Team members should also be provided with the appropriate communication tools to share ideas and information between themselves in a clear and transparent manner.

To maintain a sense of motivation and purpose, it is also best that the design team is made aware of their own task objectives and how their work aligns with wider organizational outcomes, vision, mission, and CX strategy, as well as their social, political, and economic context.

Problem Framing

The organization shall establish a deep understanding of the problem and identify the problem statement clearly based on holistic, reliable, and timely data to baseline the current state of the service.


Problem framing is a design thinking method that has proven highly relevant in facing public sector challenges which often involve addressing complex issues that have multiple causes.
It is based on the process of service baselining which involves remeasuring the as-is service scope over different customer segments and channels, collecting customer perceptions of services across all touchpoints of possible journeys, as well as measuring the current operational state of service in terms of staff productivity, service times, and service unit cost.
Collecting holistic, reliable balanced, and timely data specifically related to the framed problem allows design teams to not only conceptualize the problem statement more clearly, but also guide the subsequent exploration of solutions.
Once the service challenge is initially explored and a general awareness of the challenge has been established, it is critical to use external research to validate and support any generated conclusions. While customer perception results, feedback, service cost and usage data, and staff productivity data are valuable tools for this process, it has become increasingly popular to employ modern automated tools such as AI analytics, data scraping, and big data to uncover key themes and trends in CX pain points within a customer journey.

Ideation and Iteration

The organization shall deploy suitable ideation and iteration techniques to propose and refine possible scenarios for effortless and seamless customer experience, considering the service innovation’s ecosystem and with an informed foresight about future state of the public sector and society at large. 

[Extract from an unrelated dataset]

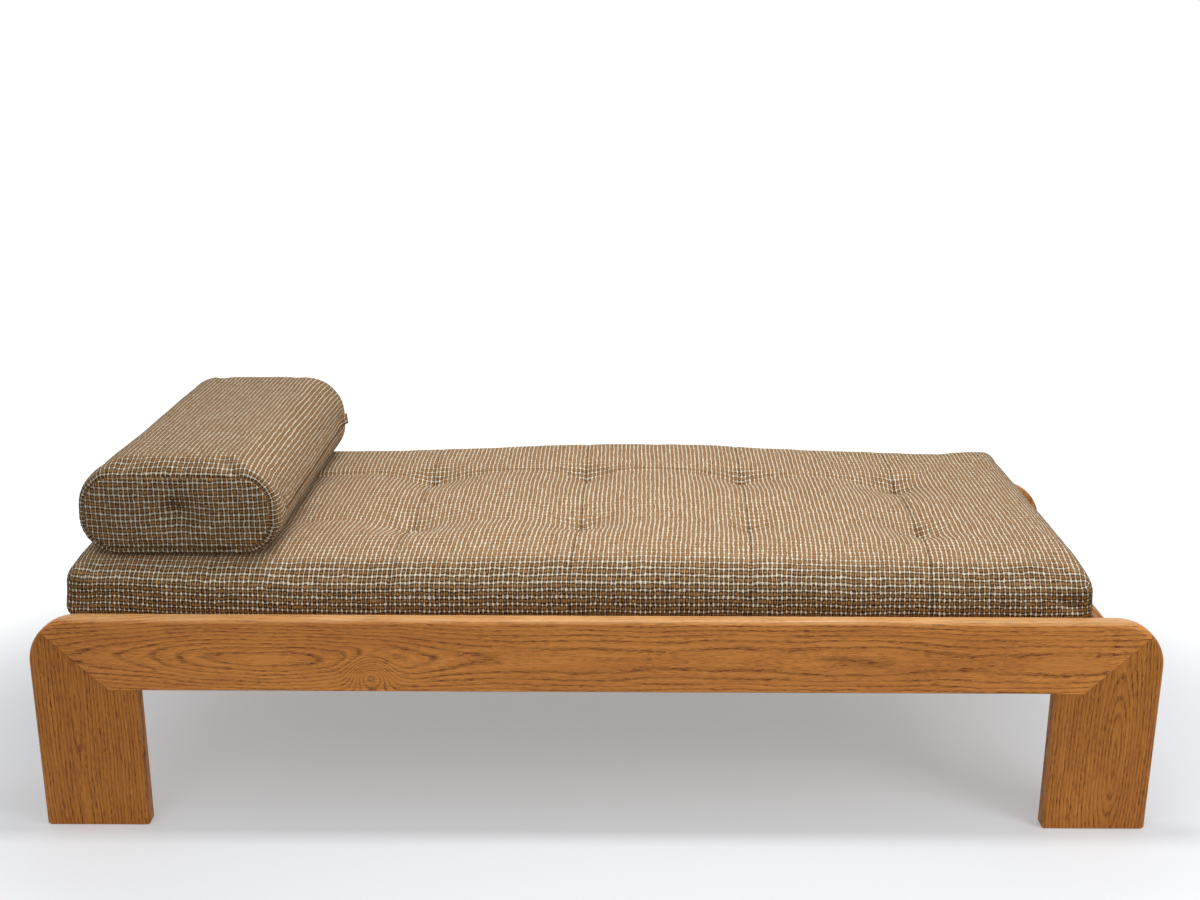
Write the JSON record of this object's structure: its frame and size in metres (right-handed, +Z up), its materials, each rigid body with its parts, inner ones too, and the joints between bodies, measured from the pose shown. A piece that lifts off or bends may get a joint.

Generating a successful solution to a design challenge requires creative ideas and their iteration. While ideation is about generating and gathering new ideas and exploring design alternatives, iteration is the process of incrementally improving these solutions through continuous feedback loops. The process is inherently creative and non-linear in nature, often taking multiple rounds of intense collaboration amongst all involved stakeholders.

Prior to beginning an ideation session, all members of the design team must possess a sufficient understanding of organizational direction, ambitions, aspirations, and CX strategy, as well as any legal regulations, laws, and policies related to the service in question. They must also have a thorough understanding of their customer’s needs and expectations which can be ensured by encouraging the participation of the concerned public and working across organizational boundaries with relevant stakeholders.

The field of CX will continue to change and develop, calling for the need to reimagine current CX practices with informed foresight into any upcoming developments in the field, taking into consideration predictions about future customer needs and preferences, CX trends, technological developments, and the state of the public sector at large.

Action Planning

The organization shall develop, monitor and update its action plan that defines the roadmap for realizing its selected initiative as part of its CX strategy.

 

An organization’s action plan builds on the CX strategy and defined initiative to answer the question of “How do I get there?”. The implementation process considers the following points. Defining and communicating the rationale for the previously defined CX initiatives to build momentum and support for the upcoming changes.

Specific members of the CX transformation team should be entrusted with clearly articulated roles and responsibilities in the implementation process to ensure engagement, simplify the monitoring process, and make it easier to reward exceptional performance. These include various approval and control responsibilities that may occur within the organization or externally with other stakeholders.

Other logistical requirements involve defining the financial and non-financial resources needed for implementing the CX strategy, generating timelines for implementation that include key milestones, as well as specifying any key performance indicators that will assist in subsequent review and monitoring processes.